Motion-Aware and Multi-Target Variants: Related architectures incorporate explicit motion prediction targets (e.g., as in MotionMAE) or leverage auxiliary modalities such as optical flow, but canonical MAE-ViT relies solely on raw RGB reconstruction (see (Yang et al., 2022) for motion-aware variants).
Efficient and Dynamic Masking: Techniques such as EVEREST use information-centric token selection to mask only the most informative (e.g., high-motion) regions, further reducing computational cost while retaining accuracy (Hwang et al., 2022).
Blockwise Training: Recent work explores blockwise, locally supervised training (BWSSL) in place of global end-to-end backpropagation, revealing that local masked-reconstruction supervision can yield comparable final representations with unique depth-wise feature emergence (Römer et al., 14 Jan 2026).

6. Significance and Broader Impact

The masked autoencoding video transformer framework demonstrates that generic transformers, when equipped with spatiotemporal patchification and extreme random masking, can self-supervise video representation learning at scale without video-specific architectural biases or explicit temporal supervision. This approach matches or outperforms supervised and handcrafted self-supervised pipelines across multiple semantic and scene-understanding tasks, increases training efficiency by orders of magnitude, and is robust to noisy or uncurated data sources (Tong et al., 2022, Feichtenhofer et al., 2022, Girdhar et al., 2022).

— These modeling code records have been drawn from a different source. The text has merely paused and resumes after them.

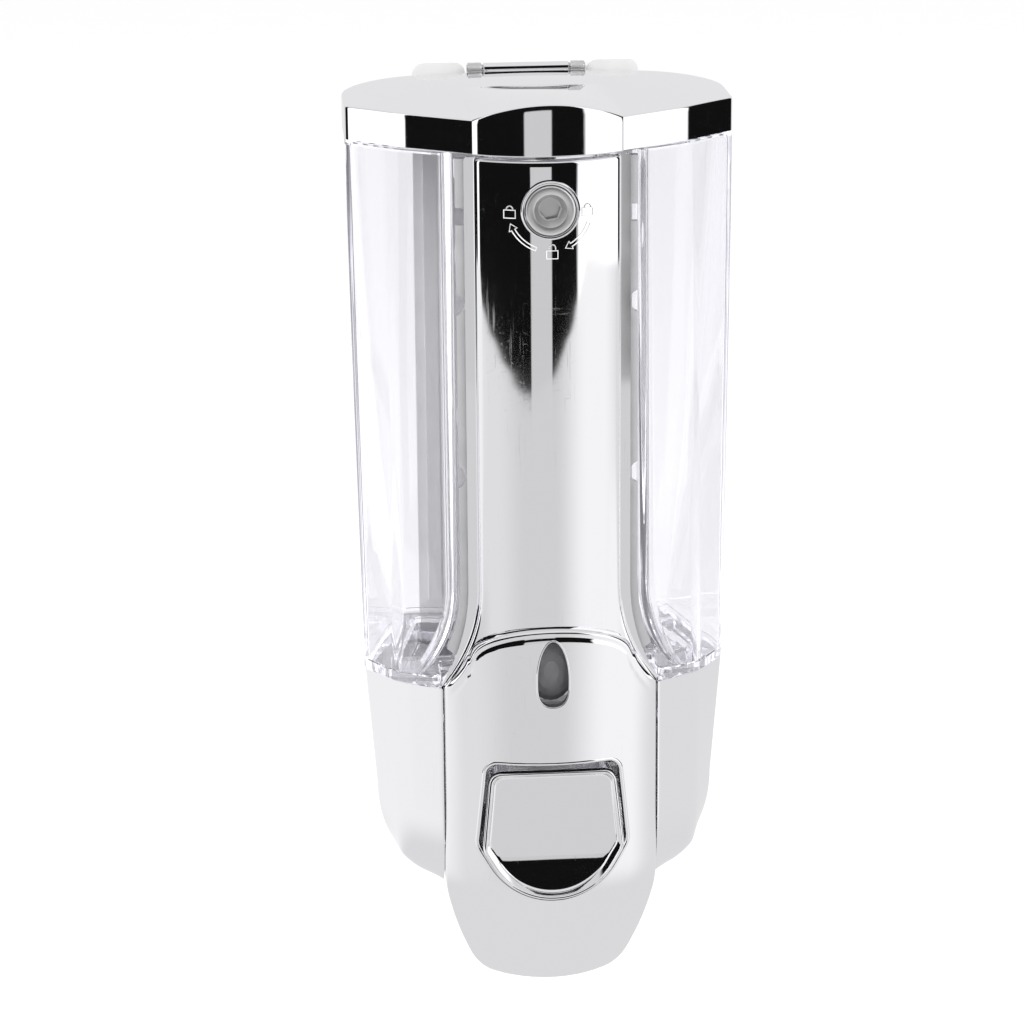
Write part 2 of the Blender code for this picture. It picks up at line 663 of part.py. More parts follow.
def pump_piston(material):
    """The rod that plugs into the button, and the piston head with a groove for its ring."""
    front = PISTON_Y - 2.0
    back = PISTON_Y + 2.0
    profile = [(2.45, -59.0), (2.45, front), (7.2, front), (7.2, front + 1.1), (5.9, front + 1.1)]
    profile += [(5.9, back - 1.1), (7.2, back - 1.1), (7.2, back), (2.2, back), (2.2, back + 1.4)]
    shape = turned(profile, (0.0, BUTTON_AXIS_Z), "Y")
    solid("pump_piston", shape, material, origin=(0.0, PISTON_Y, BUTTON_AXIS_Z))


def piston_ring(material):
    ring = turned(circle(0.65, (6.75, PISTON_Y), 8), (0.0, BUTTON_AXIS_Z), "Y", hollow=True)
    solid("piston_ring", ring, material, origin=(0.0, PISTON_Y, BUTTON_AXIS_Z))


def pump_spring(material):
    """The coil behind the piston that pushes the button out again."""
    radius = 4.6
    wire = 0.4
    turns = 5
    around = 16
    front_y = PISTON_Y + 2.8
    back_y = CHAMBER_BACK_Y - 2.6
    rings = []
    for i in range(turns * around + 1):
        angle = 2.0 * math.pi * i / around
        y = blend(front_y, back_y, i / (turns * around))
        ring = []
        for k in range(6):
            tilt = 2.0 * math.pi * k / 6
            out = radius + wire * math.cos(tilt)
            along = y + wire * math.sin(tilt)
            ring.append((out * math.cos(angle), along, BUTTON_AXIS_Z + out * math.sin(angle)))
        rings.append(ring)
    solid("pump_spring", loft(rings), material, origin=(0.0, back_y, BUTTON_AXIS_Z))


def pump_body(material):
    """The pump's chamber, lying front to back, with its inlet cup above, outlet below and two screw ears."""
    barrel = rod(CHAMBER_R, (0.0, BUTTON_AXIS_Z), "Y", CHAMBER_FRONT_Y, CHAMBER_BACK_Y)
    made = solid("pump_body", barrel, material)
    inlet = rod(8.4, (0.0, PUMP_Y), "Z", -92.0, -75.0)
    outlet = rod(5.6, (0.0, PUMP_Y), "Z", -112.0, -98.0, 24)
    ears = []
    for side in (-1, 1):
        edges = sorted((side * 6.0, side * (BOSS_X + 0.2)))
        ears.append(block((edges[0], EAR_FRONT_Y, -99.0), (edges[1], EAR_BACK_Y, -91.0)))
        ears.append(rod(4.0, (side * BOSS_X, BUTTON_AXIS_Z), "Y", EAR_FRONT_Y, EAR_BACK_Y, 20))
    combine(made, "UNION", [inlet, outlet, *ears])
    chamber = rod(CHAMBER_BORE_R, (0.0, BUTTON_AXIS_Z), "Y", -60.0, CHAMBER_BACK_Y - 2.0)
    cup = rod(6.7, (0.0, PUMP_Y), "Z", -84.6, -70.0)
    inlet_port = rod(2.2, (0.0, PUMP_Y), "Z", -92.0, -80.0, 16)
    outlet_bore = rod(3.9, (0.0, PUMP_Y), "Z", -118.0, -105.6, 20)
    outlet_port = rod(2.2, (0.0, PUMP_Y), "Z", -110.0, -96.0, 16)
    ear_holes = [rod(1.7, (side * BOSS_X, BUTTON_AXIS_Z), "Y", -50.0, -34.0, 16) for side in (-1, 1)]
    combine(made, "DIFFERENCE", [chamber, cup, inlet_port, outlet_bore, outlet_port, *ear_holes])
    return made


def pump_cap(material):
    """The ring that closes the chamber's mouth and guides the rod."""
    front = CHAMBER_FRONT_Y - 2.0
    seat = CHAMBER_FRONT_Y - GAP
    profile = [(2.75, front), (CHAMBER_R, front), (CHAMBER_R, seat), (7.3, seat)]
    profile += [(7.3, seat + 0.9), (2.75, seat + 0.9)]
    solid("pump_cap", turned(profile, (0.0, BUTTON_AXIS_Z), "Y", hollow=True), material)


def pump_screws(material_maker):
    for side, word in ((-1, "left"), (1, "right")):
        head = EAR_FRONT_Y - GAP
        profile = [(2.0, head - 2.0), (2.7, head - 1.5), (2.7, head), (1.15, head)]
        profile += [(1.15, -31.2), (0.4, -30.6)]
        centre = (side * BOSS_X, BUTTON_AXIS_Z)
        solid(f"pump_screw_{word}", turned(profile, centre, "Y", segments=14), material_maker())


def tank_seal(material):
    points = circle(0.65, (5.85, -76.6), 10)
    solid("tank_seal", turned(points, (0.0, PUMP_Y), "Z", hollow=True), material)


def inlet_valve(material):
    """An umbrella valve on the floor of the inlet cup."""
    profile = [(1.0, -84.2), (5.6, -84.2), (5.9, -83.7), (4.0, -82.9), (1.2, -82.4)]
    solid("inlet_valve", turned(profile, (0.0, PUMP_Y), "Z", segments=24), material)


def outlet_valve(material):
    """A duckbill valve in the outlet, whose lips part as soap is pushed through."""
    profile = [(3.5, -106.0), (3.5, -107.4), (2.6, -108.0), (1.4, -111.4), (0.8, -111.4), (1.6, -107.6)]
    profile.append((1.6, -106.0))
    solid("outlet_valve", turned(profile, (0.0, PUMP_Y), "Z", hollow=True, segments=20), material)


def nozzle(material):
    """The drip nozzle pushed on to the outlet, which reaches through the housing's floor."""
    profile = [(7.2, -105.0), (7.2, -113.5), (4.4, -124.0), (2.4, -124.0), (2.4, -113.0), (5.9, -112.6)]
    profile.append((5.9, -105.0))
    solid("nozzle", turned(profile, (0.0, PUMP_Y), "Z", hollow=True), material)


def sight_lens(material):
    """The clear bead behind the window in the cover."""
    rings = []
    for y, radius in ((-57.8, 7.0), (-58.9, 7.0), (-59.8, 5.8), (-60.5, 4.2), (-60.8, 2.2)):
        rings.append([(x * 0.8, y, -60.0 + z * 1.1) for x, z in circle(radius, segments=24)])
    solid("sight_lens", loft(rings), material)


def build():
    clear_scene()
    wall_plate(grey_plastic("grey_wall_plate"))
    tank(clear_plastic("clear_tank"))
    base_shell(chrome("chrome_base_shell"))
    front_cover(chrome("chrome_front_cover"))
    spine(grey_plastic("grey_spine"))
    lid(chrome("chrome_lid"))
    lid_seal(silicone("silicone_lid_seal"))
    hinge_pin(steel("steel_hinge_pin"))
    lock_bezel(chrome("chrome_lock_bezel"))
    lock_nut(steel("steel_lock_nut"))
    lock_cylinder(finish("grey_lock_cylinder", (0.5, 0.5, 0.5), 0.35, metallic=0.9))
    lock_cam(steel("steel_lock_cam"))
    lock_screw(steel("steel_lock_screw"))
    button(chrome("chrome_button"))
    pump_piston(white_plastic("white_piston"))
    piston_ring(silicone("silicone_piston_ring"))
    pump_spring(steel("steel_spring"))
    pump_body(white_plastic("white_pump_body"))
    pump_cap(white_plastic("white_pump_cap"))
    tank_seal(silicone("silicone_tank_seal"))
    inlet_valve(silicone("silicone_inlet_valve"))
    outlet_valve(silicone("silicone_outlet_valve"))
    nozzle(white_plastic("white_nozzle"))
    sight_lens(clear_plastic("clear_sight_lens"))
    cover_screws(lambda: steel("steel_cover_screw"))
    shell_screws(lambda: steel("steel_shell_screw"))
    pump_screws(lambda: steel("steel_pump_screw"))


build()
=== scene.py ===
"""The looks of a wall mounted soap dispenser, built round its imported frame.

Pieces are written in millimetres, and the camera, the lights and the floor in metres.
"""

import math

import bpy
from mathutils import Matrix, Vector


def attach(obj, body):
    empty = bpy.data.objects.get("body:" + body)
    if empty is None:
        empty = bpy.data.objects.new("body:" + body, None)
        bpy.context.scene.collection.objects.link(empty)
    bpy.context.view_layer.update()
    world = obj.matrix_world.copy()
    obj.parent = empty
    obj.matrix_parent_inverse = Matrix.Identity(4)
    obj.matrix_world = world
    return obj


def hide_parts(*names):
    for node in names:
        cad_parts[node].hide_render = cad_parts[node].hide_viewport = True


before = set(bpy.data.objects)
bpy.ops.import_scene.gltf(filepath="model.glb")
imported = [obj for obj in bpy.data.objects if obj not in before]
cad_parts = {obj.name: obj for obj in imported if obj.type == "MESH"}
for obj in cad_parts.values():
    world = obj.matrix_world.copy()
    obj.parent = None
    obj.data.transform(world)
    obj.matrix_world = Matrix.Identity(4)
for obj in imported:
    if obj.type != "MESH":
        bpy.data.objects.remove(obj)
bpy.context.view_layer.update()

# Camera and studio. The camera stands a little left of the middle and above, as over a wash basin. The floor
# and the walls are plain and pale, and what the chrome mirrors is a white table that ends in front of a dark
# room, with tall white screens to both sides.
MM = 0.001
CAMERA_PLACE = (-0.0716, -0.8330, 0.2128)
TURNED_LEFT, TIPPED_DOWN, ROLLED = 4.65, 16.83, 0.48
FOCAL_LENGTH, SENSOR_WIDTH = 125.9, 36.0
FLOOR_Z = -0.24
LIT_POINT = (0.0, 0.0, -0.03)

camera = bpy.data.objects.new("camera", bpy.data.cameras.new("camera"))
bpy.context.scene.collection.objects.link(camera)
bpy.context.scene.camera = camera
camera.location = CAMERA_PLACE
turned_left = Matrix.Rotation(math.radians(-TURNED_LEFT), 4, "Z")
tipped_down = Matrix.Rotation(math.radians(90.0 - TIPPED_DOWN), 4, "X")
rolled = Matrix.Rotation(math.radians(-ROLLED), 4, "Z")
camera.rotation_euler = (turned_left @ tipped_down @ rolled).to_euler()
camera.data.lens = FOCAL_LENGTH
camera.data.sensor_width = SENSOR_WIDTH
camera.data.clip_start = 0.01

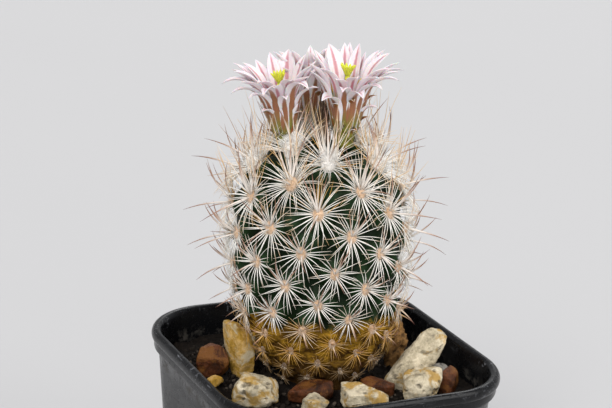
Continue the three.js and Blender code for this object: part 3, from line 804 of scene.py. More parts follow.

A key lesson is that the redundancy of video data enables aggressive masking, making self-supervised pixel denoising both feasible and highly effective for spatiotemporal modeling.

Ongoing work explores motion-specific targets, multi-modal and cross-view autoencoding, efficient masking via token scoring, and alternative optimization schemes, indicating a continued trajectory of MAE-ViT as the central backbone architecture for unified video representation learning.